DATA SECTION:

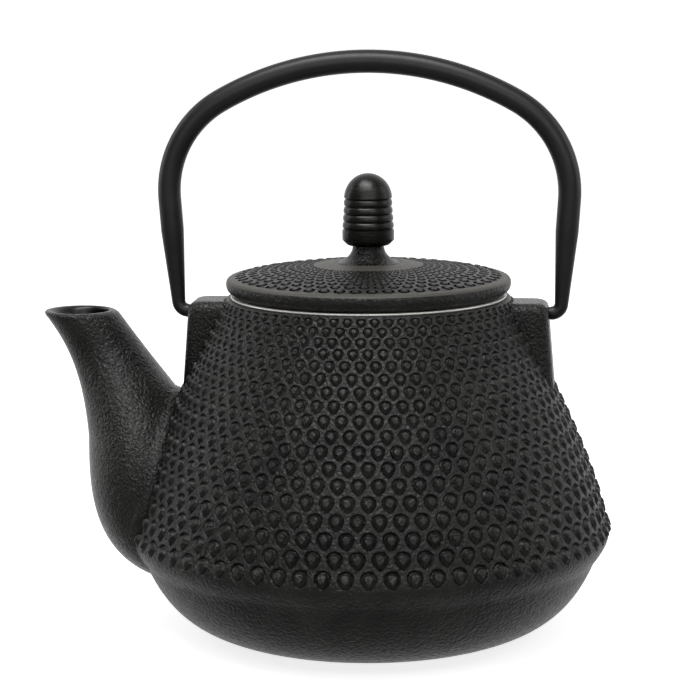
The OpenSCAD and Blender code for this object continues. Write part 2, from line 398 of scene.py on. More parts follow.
def stud_tile(name, half_width, half_height, point, groove, dome, profile):
    """A honeycomb tile. point 0 gives a round stud, more gives a teardrop."""
    corners = [(0, -2 / 3), (0.25, -0.5), (0.5, -1 / 3), (0.5, 0), (0.5, 1 / 3), (0.25, 0.5)]
    corners += [(-x, -y) for x, y in corners]
    drop = []
    for k in range(STUD_SIDES):
        a = FULL_TURN * k / STUD_SIDES
        drop.append((half_width * math.sin(a) * abs(math.sin(a / 2)) ** point,
                     -half_height * math.cos(a)))
    bm = bmesh.new()
    rings = [[bm.verts.new((x, y, 0)) for x, y in corners]]
    for size, shift, sunk, raised in profile:
        ring = []
        for x, y in drop:
            # A teardrop's groove is deepest over its round top and fades at its point
            deep = groove * (1 - 0.3 * min(point, 1) * (1 - y / half_height))
            ring.append(bm.verts.new((x * size, y * size + shift, dome * raised - deep * sunk)))
        rings.append(ring)
    for outer, inner in zip(rings, rings[1:]):
        join_rings(bm, outer, inner)
    join_rings(bm, rings[-1], [bm.verts.new((0, profile[-1][1] * 1.5, dome))])
    return new_piece(name, bm, [])


# Size against the outline, how far the middle moves up, share of the groove, of the dome
WALL_PROFILE = ((1.2, 0.0, 0.06, 0), (1.0, 0.0, 1.0, 0), (0.82, 0.0, 0.42, 0.1),
                (0.5, 0.06, 0.0, 0.85))
LID_PROFILE = ((1.16, 0.0, 0.05, 0), (0.95, 0.0, 1.0, 0), (0.64, 0.0, 0.3, 0.5),
               (0.50, 0.0, 0.0, 0.95))
wall_tile = stud_tile("wall_tile", half_width=0.395, half_height=0.455, point=0.55,
                      groove=0.095, dome=0.155, profile=WALL_PROFILE)
print("faces in one stud:", len(wall_tile.data.polygons))

# %% [markdown]
# ## The wrapping tree
# A small helper adds nodes and joins their sockets, so the tree below reads in the
# order it works: places, tiles, wrap, weld, material. The noise at the end moves
# each corner a few hundredths of a millimetre, because no two cast studs are alike.

# %% A helper that writes node trees
class Recipe:
    """A Geometry Nodes tree with named inputs."""

    def __init__(self, name, inputs):
        self.tree = bpy.data.node_groups.new(name, "GeometryNodeTree")
        face = self.tree.interface
        for label, kind in inputs.items():
            face.new_socket(label, in_out="INPUT", socket_type="NodeSocket" + kind)
        face.new_socket("Geometry", in_out="OUTPUT", socket_type="NodeSocketGeometry")
        self.given = self.tree.nodes.new("NodeGroupInput").outputs

    def add(self, kind, *values, **settings):
        """Adds a node, fills its open sockets in order, and returns its outputs."""
        node = self.tree.nodes.new(kind)
        for key, value in settings.items():
            setattr(node, key, value)
        for socket, value in zip([s for s in node.inputs if s.enabled], values):
            if isinstance(value, bpy.types.NodeSocket):
                self.tree.links.new(value, socket)
            elif value is not None:
                socket.default_value = value
        return [s for s in node.outputs if s.enabled]

    def math(self, operation, *values):
        return self.add("ShaderNodeMath", *values, operation=operation)[0]

    def vector(self, operation, *values):
        return self.add("ShaderNodeVectorMath", *values, operation=operation)[0]

    def end(self, geometry, material):
        geometry = self.add("GeometryNodeRealizeInstances", geometry)[0]
        geometry = self.add("GeometryNodeSetMaterial", geometry, None, material)[0]
        self.add("NodeGroupOutput", geometry)

    def grow(self, name, **values):
        """Runs the tree on an empty object and returns the result as a plain mesh piece."""
        piece = bpy.data.objects.new(name, bpy.data.meshes.new(name))
        bpy.context.scene.collection.objects.link(piece)
        step = piece.modifiers.new(name, "NODES")
        step.node_group = self.tree
        for socket in self.tree.interface.items_tree:
            if socket.in_out == "INPUT":
                step[socket.identifier] = values[socket.name]
        seen = piece.evaluated_get(bpy.context.evaluated_depsgraph_get())
        mesh = bpy.data.meshes.new_from_object(seen)
        piece.modifiers.clear()
        piece.data = mesh
        return piece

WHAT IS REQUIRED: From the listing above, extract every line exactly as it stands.

SOLUTION FOR THIS TASK:
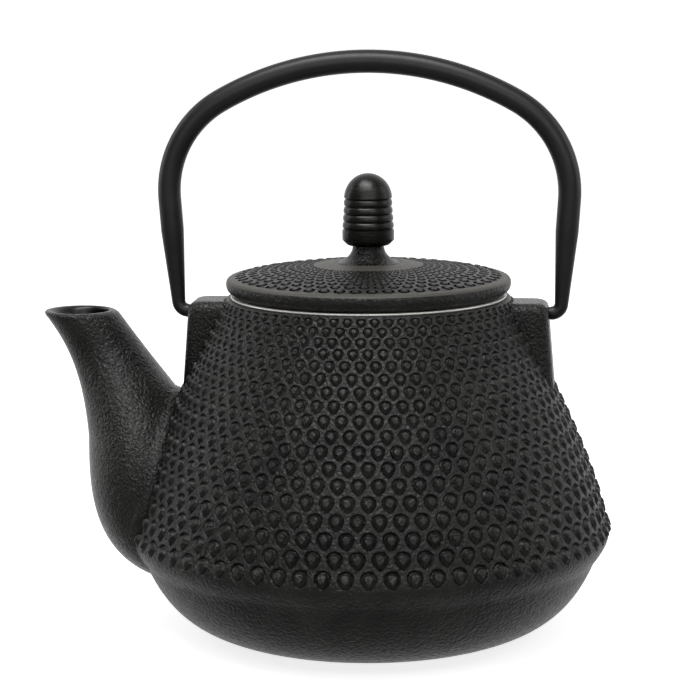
The OpenSCAD and Blender code for this object continues. Write part 2, from line 398 of scene.py on. More parts follow.
def stud_tile(name, half_width, half_height, point, groove, dome, profile):
    """A honeycomb tile. point 0 gives a round stud, more gives a teardrop."""
    corners = [(0, -2 / 3), (0.25, -0.5), (0.5, -1 / 3), (0.5, 0), (0.5, 1 / 3), (0.25, 0.5)]
    corners += [(-x, -y) for x, y in corners]
    drop = []
    for k in range(STUD_SIDES):
        a = FULL_TURN * k / STUD_SIDES
        drop.append((half_width * math.sin(a) * abs(math.sin(a / 2)) ** point,
                     -half_height * math.cos(a)))
    bm = bmesh.new()
    rings = [[bm.verts.new((x, y, 0)) for x, y in corners]]
    for size, shift, sunk, raised in profile:
        ring = []
        for x, y in drop:
            # A teardrop's groove is deepest over its round top and fades at its point
            deep = groove * (1 - 0.3 * min(point, 1) * (1 - y / half_height))
            ring.append(bm.verts.new((x * size, y * size + shift, dome * raised - deep * sunk)))
        rings.append(ring)
    for outer, inner in zip(rings, rings[1:]):
        join_rings(bm, outer, inner)
    join_rings(bm, rings[-1], [bm.verts.new((0, profile[-1][1] * 1.5, dome))])
    return new_piece(name, bm, [])


# Size against the outline, how far the middle moves up, share of the groove, of the dome
WALL_PROFILE = ((1.2, 0.0, 0.06, 0), (1.0, 0.0, 1.0, 0), (0.82, 0.0, 0.42, 0.1),
                (0.5, 0.06, 0.0, 0.85))
LID_PROFILE = ((1.16, 0.0, 0.05, 0), (0.95, 0.0, 1.0, 0), (0.64, 0.0, 0.3, 0.5),
               (0.50, 0.0, 0.0, 0.95))
wall_tile = stud_tile("wall_tile", half_width=0.395, half_height=0.455, point=0.55,
                      groove=0.095, dome=0.155, profile=WALL_PROFILE)
print("faces in one stud:", len(wall_tile.data.polygons))

# %% [markdown]
# ## The wrapping tree
# A small helper adds nodes and joins their sockets, so the tree below reads in the
# order it works: places, tiles, wrap, weld, material. The noise at the end moves
# each corner a few hundredths of a millimetre, because no two cast studs are alike.

# %% A helper that writes node trees
class Recipe:
    """A Geometry Nodes tree with named inputs."""

    def __init__(self, name, inputs):
        self.tree = bpy.data.node_groups.new(name, "GeometryNodeTree")
        face = self.tree.interface
        for label, kind in inputs.items():
            face.new_socket(label, in_out="INPUT", socket_type="NodeSocket" + kind)
        face.new_socket("Geometry", in_out="OUTPUT", socket_type="NodeSocketGeometry")
        self.given = self.tree.nodes.new("NodeGroupInput").outputs

    def add(self, kind, *values, **settings):
        """Adds a node, fills its open sockets in order, and returns its outputs."""
        node = self.tree.nodes.new(kind)
        for key, value in settings.items():
            setattr(node, key, value)
        for socket, value in zip([s for s in node.inputs if s.enabled], values):
            if isinstance(value, bpy.types.NodeSocket):
                self.tree.links.new(value, socket)
            elif value is not None:
                socket.default_value = value
        return [s for s in node.outputs if s.enabled]

    def math(self, operation, *values):
        return self.add("ShaderNodeMath", *values, operation=operation)[0]

    def vector(self, operation, *values):
        return self.add("ShaderNodeVectorMath", *values, operation=operation)[0]

    def end(self, geometry, material):
        geometry = self.add("GeometryNodeRealizeInstances", geometry)[0]
        geometry = self.add("GeometryNodeSetMaterial", geometry, None, material)[0]
        self.add("NodeGroupOutput", geometry)

    def grow(self, name, **values):
        """Runs the tree on an empty object and returns the result as a plain mesh piece."""
        piece = bpy.data.objects.new(name, bpy.data.meshes.new(name))
        bpy.context.scene.collection.objects.link(piece)
        step = piece.modifiers.new(name, "NODES")
        step.node_group = self.tree
        for socket in self.tree.interface.items_tree:
            if socket.in_out == "INPUT":
                step[socket.identifier] = values[socket.name]
        seen = piece.evaluated_get(bpy.context.evaluated_depsgraph_get())
        mesh = bpy.data.meshes.new_from_object(seen)
        piece.modifiers.clear()
        piece.data = mesh
        return piece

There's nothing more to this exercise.